Again, the government has attempted to oversell its limited efforts in order to create the illusion of activity and the illusion of substantial policy reform. Sadly, the constant overselling of its efforts reduces its fatally damaged credibility even further, particularly when dealing with small business.
The government claims that this bill before the Senate today implements a Labor election commitment to introduce a law in relation to creeping acquisitions —they claimed the then regulatory response did not adequately address the problem. They claim great reform. But that is little more than misplaced grandeur.
In reality, what we have here is the government applying a dictionary and a thesaurus to the original bill—expanding some definitions and giving us some interpretive guidelines to better understand the sometimes complex language of competition law.
That is an important objective.

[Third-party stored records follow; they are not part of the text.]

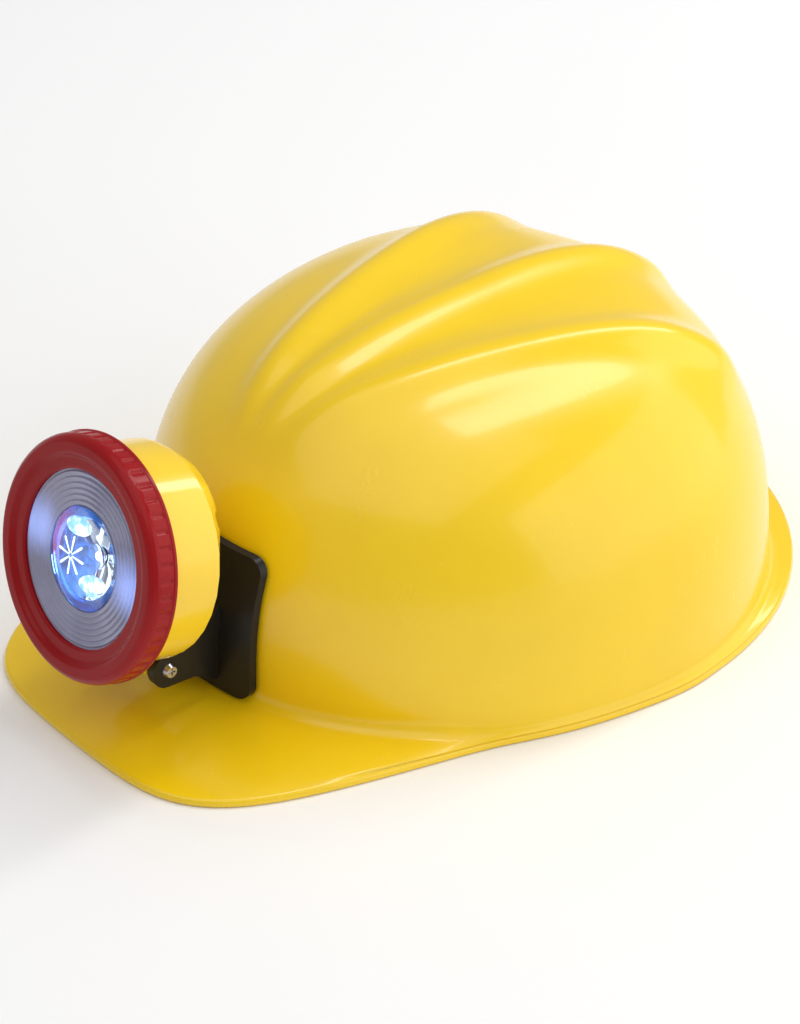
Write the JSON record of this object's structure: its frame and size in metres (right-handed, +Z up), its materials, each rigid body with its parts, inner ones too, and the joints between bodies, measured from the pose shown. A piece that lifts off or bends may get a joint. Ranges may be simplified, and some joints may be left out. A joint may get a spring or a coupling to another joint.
{
  "type": "miner's cap lamp",
  "caption": "Miner's cap with a peaked, ribbed shell, an inner head harness and a round tilting lamp with a turning bezel on a front bracket.",
  "frame": {"origin": "on the rim plane, below the middle of the overall box", "axes": "+Z up out of the crown, -Y out of the lamp, +X to the wearer's left"},
  "size_m": [0.2034, 0.2747, 0.1057],
  "materials": {
    "shell_yellow": "glossy injection-moulded plastic",
    "lamp_yellow": "glossy injection-moulded plastic",
    "bezel_red": "glossy moulded plastic",
    "bracket_black": "satin moulded plastic",
    "lens_clear": "clear moulded lens with fine rings",
    "guide_clear": "clear moulded plastic",
    "reflector_chrome": "vacuum-metallised plastic",
    "steel": "zinc-plated steel",
    "seal_rubber": "soft black rubber",
    "nylon": "natural nylon",
    "led_white": "lit white diode",
    "board_green": "solder-masked board",
    "cell_wrap": "printed metal wrap without lettering",
    "contact_brass": "spring brass",
    "harness_plastic": "flexible moulded plastic",
    "peg_plastic": "moulded plastic",
    "brow_pad": "stitched foam-backed cloth",
    "webbing": "woven webbing"
  },
  "bodies": {
    "cap": {"helmet_shell": "shell_yellow", "headband": "harness_plastic", "nape_strap": "harness_plastic", "nape_pegs": "peg_plastic", "sweatband": "brow_pad", "crown_strap_left": "webbing", "crown_strap_right": "webbing", "clip_1": "harness_plastic", "clip_2": "harness_plastic", "clip_3": "harness_plastic", "clip_4": "harness_plastic", "bracket": "bracket_black", "bracket_pad": "seal_rubber", "bracket_screws": "steel", "bracket_washers": "steel", "bracket_nuts": "steel", "hinge_screw": "steel", "hinge_nut": "steel", "friction_washers": "nylon"},
    "lamp": {"lamp_housing": "lamp_yellow", "rear_cover": "lamp_yellow", "cover_seal": "seal_rubber", "cover_screws": "steel", "reflector": "reflector_chrome", "light_guide": "guide_clear", "led_board": "board_green", "led": "led_white", "board_screws": "steel", "battery_tray": "bracket_black", "battery_1": "cell_wrap", "battery_2": "cell_wrap", "contact_springs": "steel", "contact_plates": "contact_brass", "switch_contact": "contact_brass"},
    "bezel": {"bezel_ring": "bezel_red", "lens": "lens_clear", "lens_seal": "seal_rubber"}
  },
  "joints": [
    {"name": "lamp_tilt", "type": "hinge", "parent": "cap", "child": "lamp", "pos_m": [0, -0.10364, 0.022], "axis": [1, 0, 0], "range_deg": [-12, 38]},
    {"name": "bezel_turn", "type": "hinge", "parent": "lamp", "child": "bezel", "pos_m": [0, -0.12784, 0.06689], "axis": [0, -0.9659, 0.2588], "range_deg": [0, 60]}
  ]
}
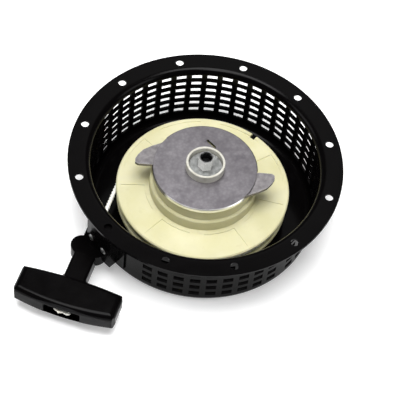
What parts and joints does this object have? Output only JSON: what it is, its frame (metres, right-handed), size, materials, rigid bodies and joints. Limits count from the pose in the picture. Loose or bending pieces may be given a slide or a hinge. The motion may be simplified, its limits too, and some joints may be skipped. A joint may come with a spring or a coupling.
{
  "type": "recoil starter",
  "caption": "Pull starter: a vented round steel drum with a bolting flange, a sprung rope reel, ratchet pawls under a drive plate, and a T-shaped pull handle.",
  "frame": {"origin": "centre of the mounting flange's bolt circle, on the flange's mounting face", "axes": "+Z out of the drum's open mouth, towards the engine; the rope is pulled along -Y; +X makes it right-handed"},
  "size_m": [0.24, 0.2826, 0.0725],
  "materials": {
    "drum_black": "gloss black paint on pressed steel",
    "zinc_plate": "mottled zinc plating",
    "pawl_steel": "stamped steel, matt",
    "nylon_cream": "natural nylon, semi-matt",
    "hub_ivory": "ivory moulded ring, satin",
    "bright_steel": "bright plated steel",
    "grey_steel": "grey plated steel",
    "spring_steel": "blued spring steel",
    "bronze": "sintered bronze",
    "rope_white": "braided nylon rope",
    "black_plastic": "black moulded plastic, satin",
    "satin_plastic": "dark grey satin plastic"
  },
  "bodies": {
    "housing": {"drum_shell": "drum_black", "spring_case": "grey_steel", "case_rivets": "grey_steel", "centre_shaft": "grey_steel", "recoil_spring": "spring_steel", "spacer_sleeve": "grey_steel", "hub_washer": "grey_steel", "centre_nut": "bright_steel", "guide_bracket": "drum_black", "rope_guide": "black_plastic", "guide_rivets": "grey_steel", "guide_eyelet": "bright_steel"},
    "reel": {"reel": "nylon_cream", "reel_bush": "bronze", "rope_coil": "rope_white", "reel_knot": "rope_white", "pawl_pins": "grey_steel", "pawl_springs": "spring_steel"},
    "plate": {"drive_plate": "zinc_plate", "plate_hub": "hub_ivory", "friction_spring": "spring_steel"},
    "pawl_left": {"pawl_left": "pawl_steel"},
    "pawl_right": {"pawl_right": "pawl_steel"},
    "handle": {"rope_run": "rope_white", "handle_grip": "black_plastic", "handle_plate": "satin_plastic", "handle_washer": "grey_steel", "handle_knot": "rope_white"}
  },
  "joints": [
    {"name": "reel_spin", "type": "hinge", "parent": "housing", "child": "reel", "pos_m": [0, 0, 0], "axis": [0, 0, 1], "range_deg": [0, 720], "stiffness_Nm_per_rad": 0.12, "springref_deg": -458.37, "deforming": ["recoil_spring", "rope_coil"]},
    {"name": "handle_pull", "type": "slide", "parent": "housing", "child": "handle", "axis": [0, -1, 0], "range_m": [0, 0.918], "deforming": ["rope_run"]},
    {"name": "plate_turn", "type": "hinge", "parent": "reel", "child": "plate", "pos_m": [0, 0, 0], "axis": [0, 0, 1], "range_deg": [0, 20]},
    {"name": "pawl_left_swing", "type": "hinge", "parent": "reel", "child": "pawl_left", "pos_m": [-0.03118, 0.018, -0.0138], "axis": [0, 0, 1], "range_deg": [0, 36]},
    {"name": "pawl_right_swing", "type": "hinge", "parent": "reel", "child": "pawl_right", "pos_m": [0.03118, -0.018, -0.0138], "axis": [0, 0, 1], "range_deg": [0, 36]}
  ],
  "couplings": [
    {"joint": "handle_pull", "follows": "reel_spin", "m_per_rad": 0.073},
    {"joint": "pawl_left_swing", "follows": "plate_turn", "ratio": 1.8},
    {"joint": "pawl_right_swing", "follows": "plate_turn", "ratio": 1.8}
  ]
}
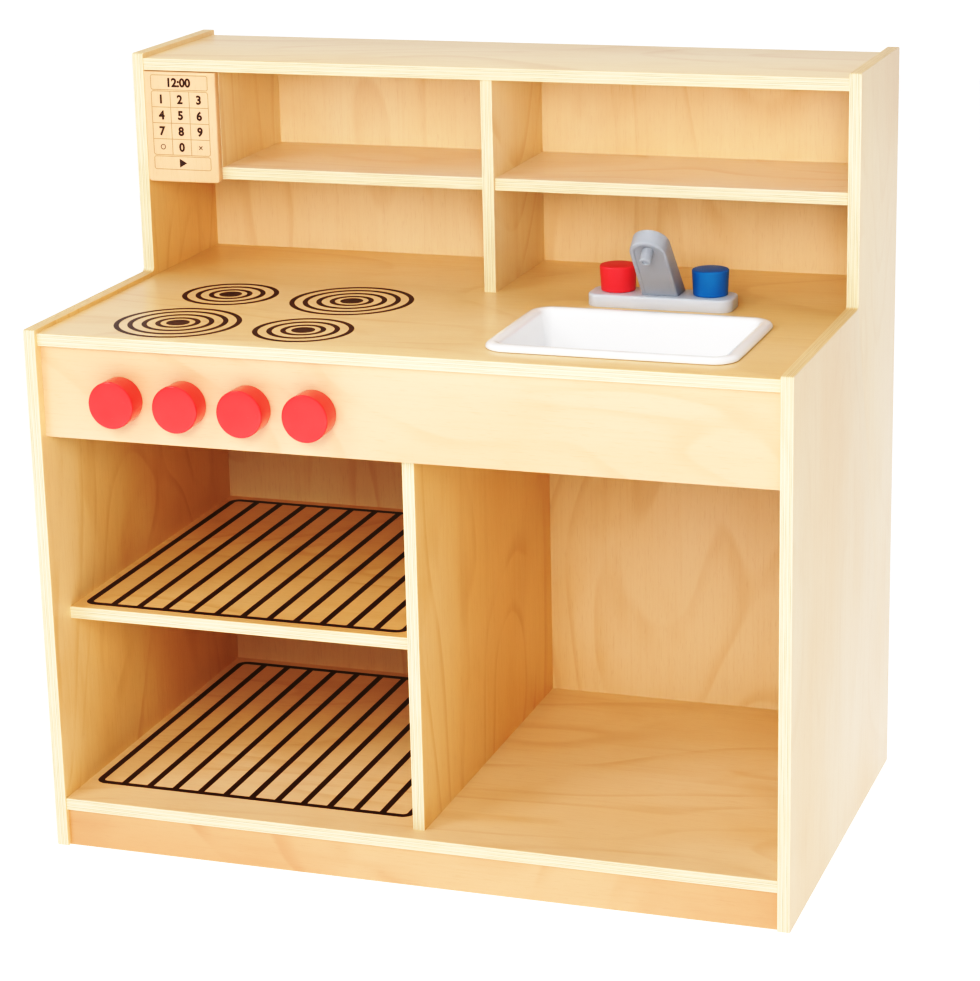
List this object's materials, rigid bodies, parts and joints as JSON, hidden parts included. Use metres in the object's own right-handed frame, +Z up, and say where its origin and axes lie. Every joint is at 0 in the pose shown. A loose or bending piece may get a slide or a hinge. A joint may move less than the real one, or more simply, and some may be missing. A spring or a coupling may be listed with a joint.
{
  "type": "toy kitchen",
  "caption": "Plywood play kitchen with printed hob and oven racks, turning stove knobs, drop-in sink, mixer tap and raised shelves.",
  "frame": {"origin": "on the floor, at the middle of the whole object's width and depth, the stove knobs included", "axes": "+Z up, +Y from the open front towards the back panel, +X from the hob side towards the sink side"},
  "size_m": [0.914, 0.5624, 0.92],
  "materials": {
    "birch_plywood": "clear-lacquered light birch plywood, satin, with cream laminated edges",
    "beech_dowel": "bare fluted beech",
    "knob_coral": "coral red moulded, satin",
    "tap_red": "bright red moulded",
    "tap_blue": "mid blue moulded",
    "faucet_grey": "light grey moulded, satin",
    "sink_white": "white moulded sheet plastic",
    "zinc_steel": "bright zinc plated",
    "printed_ink": "dark brown screen print on the boards, drawn in the visual model only"
  },
  "bodies": {
    "cabinet": {"left_side_panel": "birch_plywood", "right_side_panel": "birch_plywood", "bottom_shelf": "birch_plywood", "kick_board": "birch_plywood", "lower_divider": "birch_plywood", "oven_shelf": "birch_plywood", "front_apron": "birch_plywood", "countertop": "birch_plywood", "back_panel": "birch_plywood", "top_panel": "birch_plywood", "upper_divider": "birch_plywood", "left_upper_shelf": "birch_plywood", "right_upper_shelf": "birch_plywood", "keypad_partition": "birch_plywood", "keypad_board": "birch_plywood", "bottom_shelf_dowel_left_front": "beech_dowel", "bottom_shelf_dowel_left_rear": "beech_dowel", "bottom_shelf_dowel_right_front": "beech_dowel", "bottom_shelf_dowel_right_rear": "beech_dowel", "countertop_dowel_left_front": "beech_dowel", "countertop_dowel_left_rear": "beech_dowel", "countertop_dowel_right_front": "beech_dowel", "countertop_dowel_right_rear": "beech_dowel", "top_panel_dowel_left_front": "beech_dowel", "top_panel_dowel_left_rear": "beech_dowel", "top_panel_dowel_right_front": "beech_dowel", "top_panel_dowel_right_rear": "beech_dowel", "back_screw_bottom_shelf_1": "zinc_steel", "back_screw_bottom_shelf_2": "zinc_steel", "back_screw_bottom_shelf_3": "zinc_steel", "back_screw_oven_shelf_1": "zinc_steel", "back_screw_countertop_1": "zinc_steel", "back_screw_countertop_2": "zinc_steel", "back_screw_countertop_3": "zinc_steel", "back_screw_upper_shelf_1": "zinc_steel", "back_screw_upper_shelf_2": "zinc_steel", "faucet_base": "faucet_grey", "faucet_spout": "faucet_grey", "faucet_nozzle": "faucet_grey", "faucet_base_screw_left": "zinc_steel", "faucet_base_screw_right": "zinc_steel", "faucet_spout_screw": "zinc_steel", "stove_knob_washer_1": "zinc_steel", "stove_knob_washer_2": "zinc_steel", "stove_knob_washer_3": "zinc_steel", "stove_knob_washer_4": "zinc_steel"},
    "sink": {"sink_basin": "sink_white"},
    "stove_knob_1": {"stove_knob_1": "knob_coral", "stove_knob_bolt_1": "zinc_steel"},
    "stove_knob_2": {"stove_knob_2": "knob_coral", "stove_knob_bolt_2": "zinc_steel"},
    "stove_knob_3": {"stove_knob_3": "knob_coral", "stove_knob_bolt_3": "zinc_steel"},
    "stove_knob_4": {"stove_knob_4": "knob_coral", "stove_knob_bolt_4": "zinc_steel"},
    "hot_tap": {"hot_tap": "tap_red", "hot_tap_screw": "zinc_steel"},
    "cold_tap": {"cold_tap": "tap_blue", "cold_tap_screw": "zinc_steel"}
  },
  "joints": [
    {"name": "stove_knob_1_turn", "type": "hinge", "parent": "cabinet", "child": "stove_knob_1", "pos_m": [-0.342, -0.25225, 0.5663], "axis": [0, -1, 0], "continuous": true},
    {"name": "stove_knob_2_turn", "type": "hinge", "parent": "cabinet", "child": "stove_knob_2", "pos_m": [-0.2618, -0.25225, 0.5663], "axis": [0, -1, 0], "continuous": true},
    {"name": "stove_knob_3_turn", "type": "hinge", "parent": "cabinet", "child": "stove_knob_3", "pos_m": [-0.1816, -0.25225, 0.5663], "axis": [0, -1, 0], "continuous": true},
    {"name": "stove_knob_4_turn", "type": "hinge", "parent": "cabinet", "child": "stove_knob_4", "pos_m": [-0.1014, -0.25225, 0.5663], "axis": [0, -1, 0], "continuous": true},
    {"name": "hot_tap_turn", "type": "hinge", "parent": "cabinet", "child": "hot_tap", "pos_m": [0.1685, 0.05525, 0.6563], "axis": [0, 0, 1], "continuous": true},
    {"name": "cold_tap_turn", "type": "hinge", "parent": "cabinet", "child": "cold_tap", "pos_m": [0.2815, 0.05525, 0.6563], "axis": [0, 0, 1], "continuous": true},
    {"name": "sink_lift", "type": "slide", "parent": "cabinet", "child": "sink", "axis": [0, 0, 1], "range_m": [0, 0.045]}
  ]
}
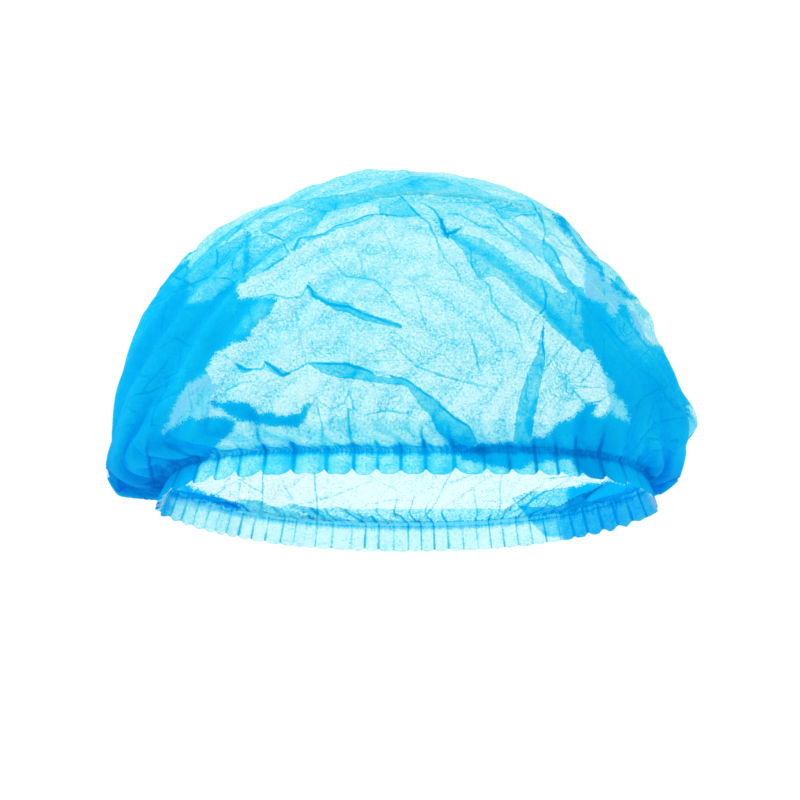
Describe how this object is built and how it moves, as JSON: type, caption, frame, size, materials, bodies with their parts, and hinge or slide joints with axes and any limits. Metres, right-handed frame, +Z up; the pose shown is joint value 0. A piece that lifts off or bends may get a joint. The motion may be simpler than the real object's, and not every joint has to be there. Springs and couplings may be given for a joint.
{
  "type": "disposable hairnet",
  "caption": "Disposable bouffant cap of thin blue spunbond cloth, gathered by an elastic in its turned-in hem, lying puffed up with its opening to the front.",
  "frame": {"origin": "centre of the footprint's box, on the surface that the cap lies on", "axes": "+X across the opening to the right as seen from the opening, +Y from the opening towards the crown's closed end, +Z up from the back panel through the puffed front panel"},
  "size_m": [0.2818, 0.1788, 0.1199],
  "materials": {
    "spunbond_cloth": "thin translucent non-woven, matte with a slight sheen",
    "elastic_ribbon": "matte stretch ribbon"
  },
  "bodies": {
    "root": {"crown": "spunbond_cloth", "elastic_band": "elastic_ribbon"}
  },
  "joints": []
}
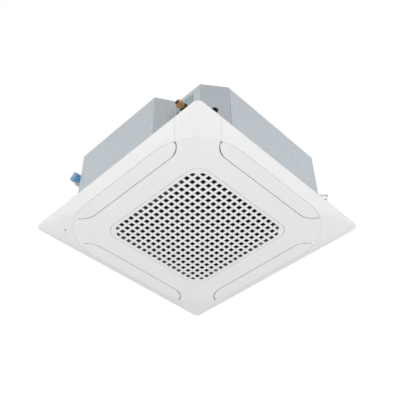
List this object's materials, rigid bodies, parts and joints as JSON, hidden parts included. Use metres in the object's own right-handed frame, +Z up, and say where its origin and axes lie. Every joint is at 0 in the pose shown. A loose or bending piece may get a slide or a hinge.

These are all good and necessary changes that the coalition supports.
However, they must be understood and explained for what they are—this is a start and a step in the right direction, but many more steps are needed.
That is why the coalition has called for a root and branch review of the competition and consumer law. Two decades on, such a review is only appropriate, but for some reason this government seems to think that a few tweaks and a few changes here and there will create the illusion that it is really listening when it is not.